I have read multiple posts saying I should make a large downpayment on my home to avoid PMI. What exactly is PMI, and how important is it to eliminate it? Please ELI5
If you were 5 (or maybe 10) here’s how we’d put it. PMI stands for Private Mortgage Insurance, and it’s a cost you pay every month as part of your mortgage payment.
There are ways to get around it, and they mostly all require you to have 20% equity in your home. To never pay any PMI, you can either put 20% down on your home or you can pay it off for a one-time cost at closing. Many times, paying PMI can be worth it when you consider the benefits of a lower down payment.
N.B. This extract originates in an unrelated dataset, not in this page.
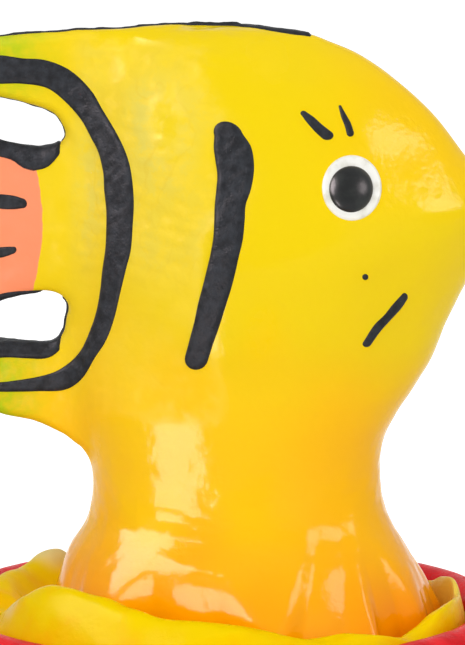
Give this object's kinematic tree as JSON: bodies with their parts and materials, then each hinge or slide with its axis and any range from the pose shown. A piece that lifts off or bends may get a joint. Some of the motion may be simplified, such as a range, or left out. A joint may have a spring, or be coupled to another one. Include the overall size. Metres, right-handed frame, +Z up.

On a conventional loan, your monthly mortgage insurance payment is determined by your credit score and down payment amount.
For a well-qualified borrower, it will be fairly cheap, so you’ll likely choose to keep that extra down payment money for investing or saving. In our experience, 10% down is a sweet spot for monthly payment and keeping cash on hand.
I'm in housing market and came across the term "Mortgage points" but I could not get a clear picture of why it is useful and what are the pros and cons.
While mortgage rates change on their own every day, mortgage points allow you to pay a one-time fee to manually lower your interest rate. The longer you plan to be in your home, the better the idea it is to buy mortgage points.
Here’s some simple math:
If you pay $4,000 in mortgage points to save $40 per month, it’ll take 100 months (over 8 years) to start benefiting from that up-front expense. That's a long time, so you may decide against buying them.
However, if paying $2,000 up front saves you $50 per month, you’ll start raking in the savings after 40 months (under 4 years). If you plan on being in the home for 10 years, you just saved $4,000. And any additional time you’re in the home is extra savings.